Information shown:

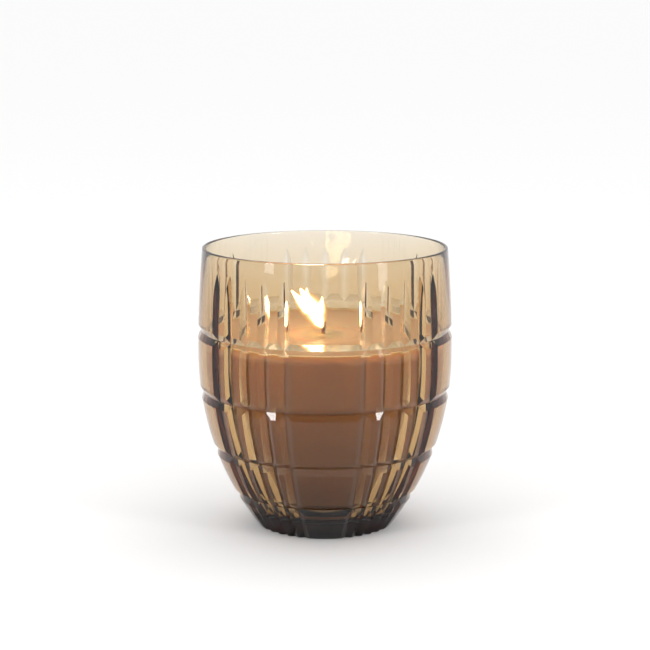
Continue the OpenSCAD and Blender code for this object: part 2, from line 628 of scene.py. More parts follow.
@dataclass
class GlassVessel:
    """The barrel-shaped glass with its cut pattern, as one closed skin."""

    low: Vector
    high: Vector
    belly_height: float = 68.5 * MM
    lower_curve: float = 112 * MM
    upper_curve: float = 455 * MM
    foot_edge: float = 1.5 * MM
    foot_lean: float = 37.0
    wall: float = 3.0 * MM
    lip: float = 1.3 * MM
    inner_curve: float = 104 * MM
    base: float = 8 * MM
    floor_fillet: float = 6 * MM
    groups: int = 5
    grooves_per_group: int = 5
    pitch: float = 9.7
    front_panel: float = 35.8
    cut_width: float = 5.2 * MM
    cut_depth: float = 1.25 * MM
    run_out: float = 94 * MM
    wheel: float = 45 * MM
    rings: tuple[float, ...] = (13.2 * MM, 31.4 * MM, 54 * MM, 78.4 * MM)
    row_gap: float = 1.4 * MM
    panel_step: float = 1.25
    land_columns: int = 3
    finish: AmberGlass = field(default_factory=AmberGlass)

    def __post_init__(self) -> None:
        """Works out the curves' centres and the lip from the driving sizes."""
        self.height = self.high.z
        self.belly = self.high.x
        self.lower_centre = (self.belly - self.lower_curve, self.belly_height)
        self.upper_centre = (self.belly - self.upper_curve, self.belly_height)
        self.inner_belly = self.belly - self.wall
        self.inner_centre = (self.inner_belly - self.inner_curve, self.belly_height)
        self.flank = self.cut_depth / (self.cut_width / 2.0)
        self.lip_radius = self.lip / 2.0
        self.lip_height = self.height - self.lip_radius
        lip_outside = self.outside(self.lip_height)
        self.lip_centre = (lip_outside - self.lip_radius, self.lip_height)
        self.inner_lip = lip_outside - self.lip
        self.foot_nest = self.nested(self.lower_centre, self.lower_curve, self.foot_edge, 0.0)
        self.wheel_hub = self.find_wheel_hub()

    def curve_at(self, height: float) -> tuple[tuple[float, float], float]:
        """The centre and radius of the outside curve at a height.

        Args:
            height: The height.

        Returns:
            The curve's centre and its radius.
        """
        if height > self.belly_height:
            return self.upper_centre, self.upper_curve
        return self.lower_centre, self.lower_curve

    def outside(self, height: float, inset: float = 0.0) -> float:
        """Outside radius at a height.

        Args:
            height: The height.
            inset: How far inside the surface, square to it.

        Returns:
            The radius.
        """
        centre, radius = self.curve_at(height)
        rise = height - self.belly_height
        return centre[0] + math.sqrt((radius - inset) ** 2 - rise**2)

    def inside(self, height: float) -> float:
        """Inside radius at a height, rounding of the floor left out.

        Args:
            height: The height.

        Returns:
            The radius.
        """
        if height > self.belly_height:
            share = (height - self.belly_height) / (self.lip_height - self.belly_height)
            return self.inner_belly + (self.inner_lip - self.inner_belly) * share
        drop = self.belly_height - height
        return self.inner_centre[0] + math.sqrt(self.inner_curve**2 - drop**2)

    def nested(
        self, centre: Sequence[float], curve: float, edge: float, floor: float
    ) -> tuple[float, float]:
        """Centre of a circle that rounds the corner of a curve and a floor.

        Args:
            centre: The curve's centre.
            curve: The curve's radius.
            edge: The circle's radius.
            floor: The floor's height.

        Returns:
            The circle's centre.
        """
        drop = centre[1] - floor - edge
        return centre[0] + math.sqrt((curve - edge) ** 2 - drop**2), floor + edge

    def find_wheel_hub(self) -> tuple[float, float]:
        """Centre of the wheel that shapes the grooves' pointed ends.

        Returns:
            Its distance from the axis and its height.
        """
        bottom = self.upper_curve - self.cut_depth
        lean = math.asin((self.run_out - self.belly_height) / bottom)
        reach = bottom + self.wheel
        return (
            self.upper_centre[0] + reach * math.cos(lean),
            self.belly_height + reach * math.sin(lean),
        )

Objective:
Every line above that contains the word "from" should be reported.

Response to this task:
Continue the OpenSCAD and Blender code for this object: part 2, from line 628 of scene.py. More parts follow.
        """Works out the curves' centres and the lip from the driving sizes."""
            Its distance from the axis and its height.